Magnetoelastic primary resonance and bifurcation of an axially moving ferromagnetic plate under harmonic magnetic force

Abstract

The magnetoelastic primary resonance and bifurcation of an axially moving ferromagnetic plate under harmonic magnetic force are investigated. In harmonic magnetic field, the ferromagnetic plate is subjected to harmonic magnetic force generated by magnetization. Based on the Hamilton principle, the nonlinear magnetoelastic transverse vibration equation of the plate under the combined action of mechanical load and harmonic magnetic force is derived. For simply supported boundary conditions, the discretized vibration differential equation is obtained by Galerkin method. The multi-scale method is used to solve the nonlinear primary resonance, and obtain the resonance characteristic equation under steady-state response. According to Lyapunov stability theory, the stability criterion of constant solutions is determined.
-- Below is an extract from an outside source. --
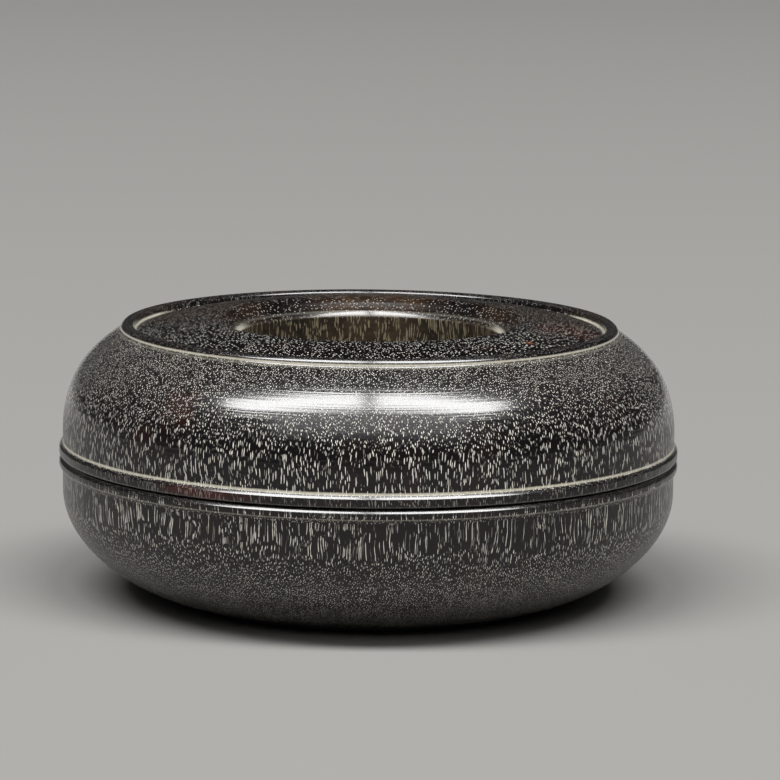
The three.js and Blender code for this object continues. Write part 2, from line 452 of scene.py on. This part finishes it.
# And how far to either side of a middle line something reaches
RIMS_REACH = 2.6
SLOPE_REACH = 0.45
BEAD_REACH = 1.9

# Wax left in the hollows that a cloth doesn't reach, and lines of painted reflection drawn the same way:
# radius, height and reach in millimetres, how full, and how far back along y it goes
ALL_ROUND = 200
WAX_AND_REFLECTION_FADE = 12
WAX_AND_REFLECTION_LINES = [
    (BODY_RADIUS + 0.15, seat + LID_RIM_FACE + 1.45, 0.25, 1.0, ALL_ROUND),
    (bead_outer + 0.07, bead_side - 0.14, 0.2, 1.0, ALL_ROUND),
    (bead_outer + 0.6, bead_side - 0.9, 0.4, 0.15, ALL_ROUND),
    (crown_edge + 0.3, bead_side - 0.5, 0.4, 1.0, 35),
    # Bright crescents at the two ends of the mouth, kept to the front: partly wax on the lip, partly a
    # painted reflection of light at a grazing angle.
    (HOLE_RADIUS + 0.6, crown - 4.4, 0.9, 1.0, 17),
    (HOLE_RADIUS + 1.3, crown - 3.6, 0.4, 0.12, ALL_ROUND),
]
# A pale line on the rounding under the base's rim: painted reflection of the pale floor, not wax.
BASE_REFLECTION_LINES = [(BODY_RADIUS + 0.7, SEAM - BASE_RIM_FACE - 0.6, 0.1, 0.5, ALL_ROUND)]

# Fresher heartwood, a browner back of the dome that is partly painted sheen, and a small nick: place, reach
# in millimetres, height as a share of that reach, how far the edge strays, and colour
LID_TINTS_AND_SHEEN = [
    (-50, -66, 63, 8, 1.0, 16, "#2c100c"),
    (-61, -62, 54, 6, 1.0, 16, "#240e0b"),
    (-43, -76, 41.6, 20, 0.11, 3, "#3e1009"),
    (55, -12, 76, 15, 1.0, 16, "#34160f"),
    # The back of the dome and its sides, browner: partly the wood, partly painted sheen of the room's light.
    (0, 45, 78, 26, 1.0, 22, "#3e2d1e"),
    (-48, 16, 77, 30, 1.0, 22, "#30231a"),
    (48, 16, 77, 30, 1.0, 22, "#30231a"),
    (44.0, -37.5, 77.3, 1.7, 1.0, 1.5, "#9c5f3f"),
    (41.25, 26.25, 78.4, 1.2, 1.0, 1, "#a98478"),
]
BASE_REDS = [(30, -82, 20, 9, 1.0, 16, "#22100d"), (-70, 50, 25, 12, 1.0, 16, "#2a120e")]


def places(tree, turn):
    """Where a point lies, in millimetres: here in the box, spun within its block, and along the fibre."""
    at = SimpleNamespace()
    metres = add(tree, "TexCoord", {}, out="Object")
    at.here = add(tree, "VectorMath", {"operation": "SCALE"}, metres, Scale=1 / MM)
    at.spun = add(tree, "VectorRotate", {"rotation_type": "Z_AXIS"}, at.here, Angle=turn)
    at.across = add(tree, "SeparateXYZ", {}, at.here, out="Y")
    at.height = add(tree, "SeparateXYZ", {}, at.here, out="Z")
    flat = add(tree, "VectorMath", TIMES, at.here, (1, 1, 0))
    at.radius = add(tree, "VectorMath", LENGTH, flat, out="Value")
    at.section = add(tree, "CombineXYZ", {}, at.radius, at.height)
    at.patchy = add(tree, "TexNoise", {}, at.spun, Scale=1 / PATCH, Detail=3.0)

    # The fibres wander a little on their way up.
    wander = add(tree, "TexNoise", {}, at.spun, Scale=1 / FIBRE_WANDER, Detail=2.0, out="Color")
    wander = add(tree, "VectorMath", MINUS, wander, (0.5, 0.5, 0.5))
    wander = add(tree, "VectorMath", TIMES, wander, (FIBRE_STRAY, FIBRE_STRAY, 0.0))
    at.fibre = add(tree, "VectorMath", PLUS, at.spun, wander)
    return at


def mark_parts(tree, at):
    """Marks parts of the box from 0 to 1: the hole, the crown, the rims, the foot, and what is smooth."""
    at.hole = add(tree, "MapRange", EASED, at.radius, HOLE_RADIUS + HOLE_EDGE, HOLE_RADIUS, 0.0, 1.0)
    on_top = add(tree, "MapRange", EASED, at.height, TOP_FOOT, TOP_HEAD, 0.0, 1.0)
    at.crown = add(tree, "MapRange", EASED, at.radius, crown_edge, crown_edge - 1, 0.0, 1.0)
    at.crown = add(tree, "Math", TIMES, at.crown, on_top)
    at.rims = add(tree, "Math", NEAR, at.height, RIMS_MIDDLE, RIMS_REACH)
    # The foot is worn bare.
    at.off_foot = add(tree, "MapRange", STRAIGHT, at.height, FOOT_WORN, FOOT_WHOLE, 0.0, 1.0)

    # The bead, the rims and the mouth are rubbed smooth.
    on_bead = add(tree, "Math", NEAR, at.radius, BEAD_RADIUS, BEAD_REACH)
    on_bead = add(tree, "Math", TIMES, on_bead, on_top)
    mouth_end, rubbed = HOLE_RADIUS + MOUTH_END, HOLE_RADIUS + RUBBED_MOUTH
    on_mouth = add(tree, "MapRange", EASED, at.radius, mouth_end, rubbed, 0.0, 1.0)
    on_mouth = add(tree, "Math", TIMES, on_mouth, on_top)
    at.smooth = add(tree, "Math", HIGHER, on_bead, at.rims)
    at.smooth = add(tree, "Math", HIGHER, at.smooth, on_mouth)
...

Through numerical calculation, two-dimensional and three-dimensional characteristic diagrams of amplitude are plotted, and the parameter ranges corresponding to multivalued solution regions and stable solution regions are determined. Global bifurcation diagrams and maximum Lyapunov exponent spectrums are plotted for different control parameters, and the effects of control parameters on the dynamic response and stability of the system are analyzed. The results show that magnetic field strength, axial velocity and mechanical load have significant effects on the vibration characteristics of the system, and tiny variation of control parameters can lead to the dramatic change of system motion characteristics.